Disinggung mengenai adanya penyimpangan dalam penerapan kebijakan tersebut, Sukardi enggan berkomentar. Menurutnya, hal tersebut sedang diteliti oleh KPK, termasuk dugaan penyimpangan yang terjadi dalam pemberian Surat Keterangan Lunas BLBI kepada Sjamsul Nursalim.
Nursalim memilih pembayaran tagihan utang dengan mekanisme MSAA. Bos PT Gajah Tunggal Tbk. itu diketahui mendapat kucuran BLBI sebesar Rp 28,40 triliun.
"Saya tidak akan membuka materi penyidikan. (Soal penyimpangan) itu tugas KPK, saya tidak bisa ngomong," kilah Sukardi.
KPK sendiri tengah menelusuri dugaan penyimpangan dalam pemberian SKL BLBI kepada Sjamsul Nursalim yang dilakukan Badan Penyehatan Perbankan Nasional (BPPN). KPK menemukan indikasi kerugian negara dalam penerbitan SKL yang dilakukan Syafruddin Tumenggung sebesar Rp 3,7 triliun. Padahal, berdasarkan temuan KPK, Sjamsul Nursalim masih memiliki kewajiban sejumlah Rp 4,8 triliun.
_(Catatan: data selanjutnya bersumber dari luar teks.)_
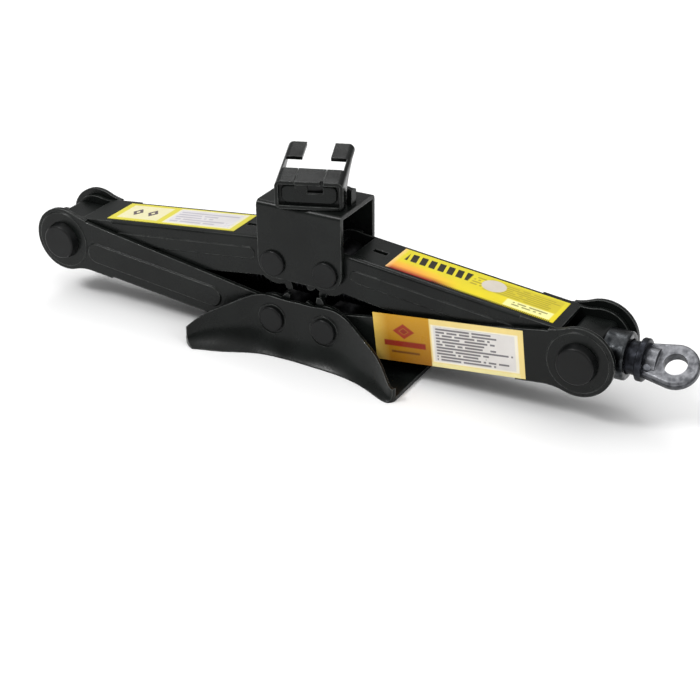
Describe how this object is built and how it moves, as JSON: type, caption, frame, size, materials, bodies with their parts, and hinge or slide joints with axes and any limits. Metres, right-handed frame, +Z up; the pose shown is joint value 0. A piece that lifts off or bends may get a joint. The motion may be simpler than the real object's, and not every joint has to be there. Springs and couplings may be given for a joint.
{
  "type": "scissor jack",
  "caption": "Folding screw scissor jack, shown folded, with geared arms, stamped base, swivelling hooked saddle and a flat eye for a hooked crank.",
  "frame": {"origin": "underside of the base, under the middle of the folded jack", "axes": "+X along the folded jack towards the drive eye, +Z up, -Y the side shown in the picture"},
  "size_m": [0.4073, 0.09, 0.113],
  "materials": {
    "black_paint": "semi-gloss black paint over stamped sheet",
    "plain_steel": "plain steel, lightly oiled",
    "screw_steel": "rolled thread, black oxide, greased",
    "dark_steel": "dark steel, oiled",
    "zinc_steel": "zinc plated",
    "forged_steel": "forged, grey phosphate",
    "label_side": "printed vinyl, amber picture panel and pale text panel",
    "label_yellow": "printed vinyl, yellow",
    "label_pale": "printed vinyl, cream with a yellow border"
  },
  "bodies": {
    "base": {"base_plate": "black_paint", "base_pin_left": "black_paint", "base_pin_right": "black_paint", "base_sleeve_left": "dark_steel", "base_sleeve_right": "dark_steel"},
    "lower_arm_left": {"lower_arm_left": "black_paint"},
    "lower_arm_right": {"lower_arm_right": "black_paint", "label_side": "label_side"},
    "upper_arm_left": {"upper_arm_left": "black_paint", "label_top_left": "label_pale"},
    "upper_arm_right": {"upper_arm_right": "black_paint", "label_top_right": "label_yellow"},
    "top_bracket": {"top_bracket": "black_paint", "bracket_pin_left": "black_paint", "bracket_pin_right": "black_paint", "bracket_sleeve_left": "dark_steel", "bracket_sleeve_right": "dark_steel", "swivel_rivet": "black_paint", "swivel_washer": "black_paint"},
    "saddle": {"load_saddle": "black_paint"},
    "nut": {"nut_trunnion": "black_paint", "nut_trunnion_caps": "black_paint"},
    "bearing": {"bearing_trunnion": "black_paint", "bearing_trunnion_caps": "black_paint", "bearing_cup": "zinc_steel", "thrust_race_fixed": "plain_steel"},
    "screw": {"lead_screw": "screw_steel", "screw_stop_ring": "dark_steel", "screw_stop_pin": "dark_steel", "drive_eye": "forged_steel", "drive_eye_pin": "plain_steel", "thrust_race_turning": "plain_steel"},
    "ball_ring": {"thrust_balls": "plain_steel", "ball_cage": "plain_steel"}
  },
  "joints": [
    {"name": "fold", "type": "hinge", "parent": "base", "child": "lower_arm_left", "pos_m": [-0.01675, 0, 0.02025], "axis": [0, 1, 0], "range_deg": [0, 60]},
    {"name": "fold_lower_right", "type": "hinge", "parent": "base", "child": "lower_arm_right", "pos_m": [0.01675, 0, 0.02025], "axis": [0, 1, 0], "range_deg": [-60, 0]},
    {"name": "fold_upper_left", "type": "hinge", "parent": "lower_arm_left", "child": "upper_arm_left", "pos_m": [-0.165, 0, 0.037], "axis": [0, 1, 0], "range_deg": [-120, 0]},
    {"name": "fold_upper_right", "type": "hinge", "parent": "lower_arm_right", "child": "upper_arm_right", "pos_m": [0.165, 0, 0.037], "axis": [0, 1, 0], "range_deg": [0, 120]},
    {"name": "bracket_level", "type": "hinge", "parent": "upper_arm_left", "child": "top_bracket", "pos_m": [-0.01675, 0, 0.05375], "axis": [0, 1, 0], "range_deg": [0, 60]},
    {"name": "nut_level", "type": "hinge", "parent": "lower_arm_left", "child": "nut", "pos_m": [-0.165, 0, 0.037], "axis": [0, 1, 0], "range_deg": [-60, 0]},
    {"name": "bearing_level", "type": "hinge", "parent": "lower_arm_right", "child": "bearing", "pos_m": [0.165, 0, 0.037], "axis": [0, 1, 0], "range_deg": [0, 60]},
    {"name": "screw_spin", "type": "hinge", "parent": "bearing", "child": "screw", "pos_m": [0.165, 0, 0.037], "axis": [1, 0, 0], "continuous": true},
    {"name": "ball_ring_spin", "type": "hinge", "parent": "bearing", "child": "ball_ring", "pos_m": [0.165, 0, 0.037], "axis": [1, 0, 0], "continuous": true},
    {"name": "saddle_swivel", "type": "hinge", "parent": "top_bracket", "child": "saddle", "pos_m": [0, 0, 0.0896], "axis": [0, 0, 1], "range_deg": [-40, 0]}
  ],
  "couplings": [
    {"joint": "fold_lower_right", "follows": "fold", "ratio": -1},
    {"joint": "fold_upper_left", "follows": "fold", "ratio": -2},
    {"joint": "fold_upper_right", "follows": "fold", "ratio": 2},
    {"joint": "bracket_level", "follows": "fold", "ratio": 1},
    {"joint": "nut_level", "follows": "fold", "ratio": -1},
    {"joint": "bearing_level", "follows": "fold", "ratio": 1},
    {"joint": "ball_ring_spin", "follows": "screw_spin", "ratio": 0.5}
  ]
}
Pengusaha yang kini sudah menetap di Singapura itu dinilai baru membayar tagihan lewat penyerahan aset yang nilainya hanya Rp 1,1 triliun.
KPK baru menetapkan mantan Ketua BPPN Syafruddin Arsyad Temenggung sebagai tersangka korupsi penerbitan SKL kepada Sjamsul Nursalim. Tindakan Syafruddin dianggap merugikan negara hingga Rp 3,7 triliun.
Syafruddin memberikan SKL kepada Sjamsul Nursalim pada April 2004. Penerbitan SKL dilakukan selang beberapa hari sebelum BPPN benar-benar mengakhiri tugasnya per 30 April 2004, berdasarkan Keppres Nomor 15/2004 yang diteken Megawati Soekarnoputri.
KPK juga sudah melayangkan surat panggilan untuk Sjamsul Nursalim dan istrinya Itjih Nursalim. Namun keduanya mangkir dari panggilan tanpa kabar.